#### Source data:

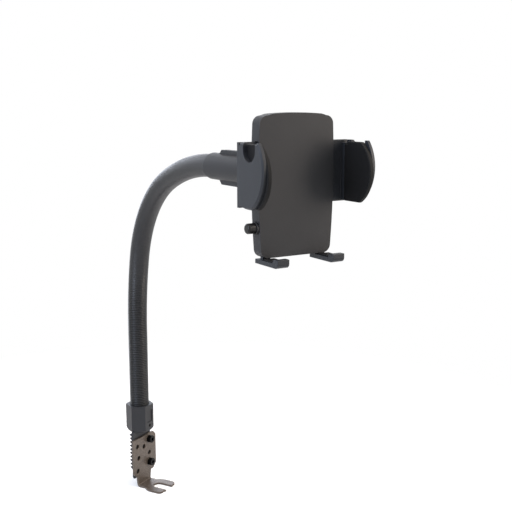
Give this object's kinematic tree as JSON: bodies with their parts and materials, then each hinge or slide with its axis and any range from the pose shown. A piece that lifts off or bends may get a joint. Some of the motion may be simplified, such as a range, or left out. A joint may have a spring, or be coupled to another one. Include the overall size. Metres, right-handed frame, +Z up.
{
  "type": "seat rail phone mount",
  "caption": "Phone mount for a car seat rail: bent slotted foot, toothed tang and hexagonal collar, ribbed gooseneck, ball swivel, and a cradle with geared jaws, a release button and sliding feet.",
  "frame": {"origin": "centre of the closed end of the foot's slot, on the foot's underside", "axes": "+Z up along the slot's axis and the lower neck, +X to the right across the cradle, cradle facing -Y"},
  "size_m": [0.086, 0.302, 0.3532],
  "materials": {
    "coated_steel": "satin",
    "black_nylon": "fine texture",
    "case_plastic": "fine texture",
    "jaw_plastic": "smooth satin",
    "neck_coating": "ribbed satin",
    "pad_rubber": "matte",
    "button_plastic": "semi-gloss",
    "zinc_steel": "zinc plated",
    "black_steel": "black oxide",
    "acetal": "natural",
    "spring_steel": "bright"
  },
  "bodies": {
    "base": {"rail_bracket": "coated_steel", "base_collar": "black_nylon", "bracket_screws": "black_steel", "bracket_washers": "zinc_steel", "bracket_nuts": "zinc_steel", "collar_screw": "black_steel", "gooseneck": "neck_coating"},
    "head": {"head_sleeve": "black_nylon", "head_screw": "black_steel", "ball_stud": "zinc_steel"},
    "liner": {"ball_liner": "acetal"},
    "ring": {"lock_ring": "black_nylon"},
    "cradle": {"ball_socket": "black_nylon", "socket_screws": "zinc_steel", "cradle_back": "case_plastic", "cradle_front": "case_plastic", "case_screws": "black_steel", "pinion_pin": "zinc_steel", "opening_spring": "spring_steel", "pawl_pin": "zinc_steel", "button_guide": "black_nylon", "button_spring": "spring_steel"},
    "gear": {"pinion": "acetal"},
    "left_jaw": {"left_arm": "jaw_plastic", "left_pad": "pad_rubber"},
    "right_jaw": {"right_arm": "jaw_plastic", "right_pad": "pad_rubber"},
    "pawl": {"lock_pawl": "acetal"},
    "button": {"release_button": "button_plastic"},
    "foot_left": {"left_foot": "jaw_plastic", "left_foot_pad": "pad_rubber"},
    "foot_right": {"right_foot": "jaw_plastic", "right_foot_pad": "pad_rubber"}
  },
  "joints": [
    {"name": "neck_bend", "type": "hinge", "parent": "base", "child": "head", "pos_m": [-0.01, -0.01302, 0.26552], "axis": [1, 0, 0], "range_deg": [-25, 25], "deforming": ["gooseneck"]},
    {"name": "head_pan", "type": "hinge", "parent": "head", "child": "liner", "pos_m": [-0.01, -0.20943, 0.3126], "axis": [0, 0, 1], "range_deg": [-15, 15]},
    {"name": "head_tilt", "type": "hinge", "parent": "liner", "child": "ring", "pos_m": [-0.01, -0.20943, 0.3126], "axis": [1, 0, 0], "range_deg": [-15, 15]},
    {"name": "cradle_spin", "type": "hinge", "parent": "ring", "child": "cradle", "pos_m": [-0.01, -0.20943, 0.3126], "axis": [0, 1, 0], "continuous": true},
    {"name": "pinion_turn", "type": "hinge", "parent": "cradle", "child": "gear", "pos_m": [-0.01, -0.23992, 0.31495], "axis": [0, -1, 0], "range_deg": [-58, 77]},
    {"name": "left_jaw_slide", "type": "slide", "parent": "cradle", "child": "left_jaw", "axis": [-1, 0, 0], "range_m": [-0.006, 0.008], "deforming": ["lock_pawl", "opening_spring"]},
    {"name": "right_jaw_slide", "type": "slide", "parent": "cradle", "child": "right_jaw", "axis": [1, 0, 0], "range_m": [-0.006, 0.008]},
    {"name": "button_press", "type": "slide", "parent": "cradle", "child": "button", "axis": [1, 0, 0], "range_m": [0, 0.0012], "stiffness_N_per_m": 400, "springref_m": -0.002, "deforming": ["button_spring"]},
    {"name": "pawl_turn", "type": "hinge", "parent": "cradle", "child": "pawl", "pos_m": [0.003, -0.23992, 0.2866], "axis": [0, -1, 0], "range_deg": [0, 12]},
    {"name": "left_foot_slide", "type": "slide", "parent": "cradle", "child": "foot_left", "axis": [0, 0, -1], "range_m": [0, 0.01]},
    {"name": "right_foot_slide", "type": "slide", "parent": "cradle", "child": "foot_right", "axis": [0, 0, -1], "range_m": [0, 0.01]}
  ],
  "couplings": [
    {"joint": "pinion_turn", "follows": "left_jaw_slide", "rad_per_m": 166.67},
    {"joint": "right_jaw_slide", "follows": "left_jaw_slide", "ratio": 1},
    {"joint": "pawl_turn", "follows": "button_press", "rad_per_m": 166.67}
  ]
}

#### What you need to do:
From the first line to the last, please quote the material above exactly.

#### Task answer:
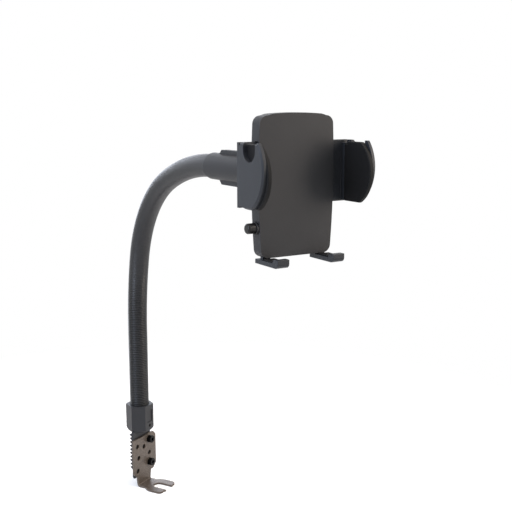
Give this object's kinematic tree as JSON: bodies with their parts and materials, then each hinge or slide with its axis and any range from the pose shown. A piece that lifts off or bends may get a joint. Some of the motion may be simplified, such as a range, or left out. A joint may have a spring, or be coupled to another one. Include the overall size. Metres, right-handed frame, +Z up.
{
  "type": "seat rail phone mount",
  "caption": "Phone mount for a car seat rail: bent slotted foot, toothed tang and hexagonal collar, ribbed gooseneck, ball swivel, and a cradle with geared jaws, a release button and sliding feet.",
  "frame": {"origin": "centre of the closed end of the foot's slot, on the foot's underside", "axes": "+Z up along the slot's axis and the lower neck, +X to the right across the cradle, cradle facing -Y"},
  "size_m": [0.086, 0.302, 0.3532],
  "materials": {
    "coated_steel": "satin",
    "black_nylon": "fine texture",
    "case_plastic": "fine texture",
    "jaw_plastic": "smooth satin",
    "neck_coating": "ribbed satin",
    "pad_rubber": "matte",
    "button_plastic": "semi-gloss",
    "zinc_steel": "zinc plated",
    "black_steel": "black oxide",
    "acetal": "natural",
    "spring_steel": "bright"
  },
  "bodies": {
    "base": {"rail_bracket": "coated_steel", "base_collar": "black_nylon", "bracket_screws": "black_steel", "bracket_washers": "zinc_steel", "bracket_nuts": "zinc_steel", "collar_screw": "black_steel", "gooseneck": "neck_coating"},
    "head": {"head_sleeve": "black_nylon", "head_screw": "black_steel", "ball_stud": "zinc_steel"},
    "liner": {"ball_liner": "acetal"},
    "ring": {"lock_ring": "black_nylon"},
    "cradle": {"ball_socket": "black_nylon", "socket_screws": "zinc_steel", "cradle_back": "case_plastic", "cradle_front": "case_plastic", "case_screws": "black_steel", "pinion_pin": "zinc_steel", "opening_spring": "spring_steel", "pawl_pin": "zinc_steel", "button_guide": "black_nylon", "button_spring": "spring_steel"},
    "gear": {"pinion": "acetal"},
    "left_jaw": {"left_arm": "jaw_plastic", "left_pad": "pad_rubber"},
    "right_jaw": {"right_arm": "jaw_plastic", "right_pad": "pad_rubber"},
    "pawl": {"lock_pawl": "acetal"},
    "button": {"release_button": "button_plastic"},
    "foot_left": {"left_foot": "jaw_plastic", "left_foot_pad": "pad_rubber"},
    "foot_right": {"right_foot": "jaw_plastic", "right_foot_pad": "pad_rubber"}
  },
  "joints": [
    {"name": "neck_bend", "type": "hinge", "parent": "base", "child": "head", "pos_m": [-0.01, -0.01302, 0.26552], "axis": [1, 0, 0], "range_deg": [-25, 25], "deforming": ["gooseneck"]},
    {"name": "head_pan", "type": "hinge", "parent": "head", "child": "liner", "pos_m": [-0.01, -0.20943, 0.3126], "axis": [0, 0, 1], "range_deg": [-15, 15]},
    {"name": "head_tilt", "type": "hinge", "parent": "liner", "child": "ring", "pos_m": [-0.01, -0.20943, 0.3126], "axis": [1, 0, 0], "range_deg": [-15, 15]},
    {"name": "cradle_spin", "type": "hinge", "parent": "ring", "child": "cradle", "pos_m": [-0.01, -0.20943, 0.3126], "axis": [0, 1, 0], "continuous": true},
    {"name": "pinion_turn", "type": "hinge", "parent": "cradle", "child": "gear", "pos_m": [-0.01, -0.23992, 0.31495], "axis": [0, -1, 0], "range_deg": [-58, 77]},
    {"name": "left_jaw_slide", "type": "slide", "parent": "cradle", "child": "left_jaw", "axis": [-1, 0, 0], "range_m": [-0.006, 0.008], "deforming": ["lock_pawl", "opening_spring"]},
    {"name": "right_jaw_slide", "type": "slide", "parent": "cradle", "child": "right_jaw", "axis": [1, 0, 0], "range_m": [-0.006, 0.008]},
    {"name": "button_press", "type": "slide", "parent": "cradle", "child": "button", "axis": [1, 0, 0], "range_m": [0, 0.0012], "stiffness_N_per_m": 400, "springref_m": -0.002, "deforming": ["button_spring"]},
    {"name": "pawl_turn", "type": "hinge", "parent": "cradle", "child": "pawl", "pos_m": [0.003, -0.23992, 0.2866], "axis": [0, -1, 0], "range_deg": [0, 12]},
    {"name": "left_foot_slide", "type": "slide", "parent": "cradle", "child": "foot_left", "axis": [0, 0, -1], "range_m": [0, 0.01]},
    {"name": "right_foot_slide", "type": "slide", "parent": "cradle", "child": "foot_right", "axis": [0, 0, -1], "range_m": [0, 0.01]}
  ],
  "couplings": [
    {"joint": "pinion_turn", "follows": "left_jaw_slide", "rad_per_m": 166.67},
    {"joint": "right_jaw_slide", "follows": "left_jaw_slide", "ratio": 1},
    {"joint": "pawl_turn", "follows": "button_press", "rad_per_m": 166.67}
  ]
}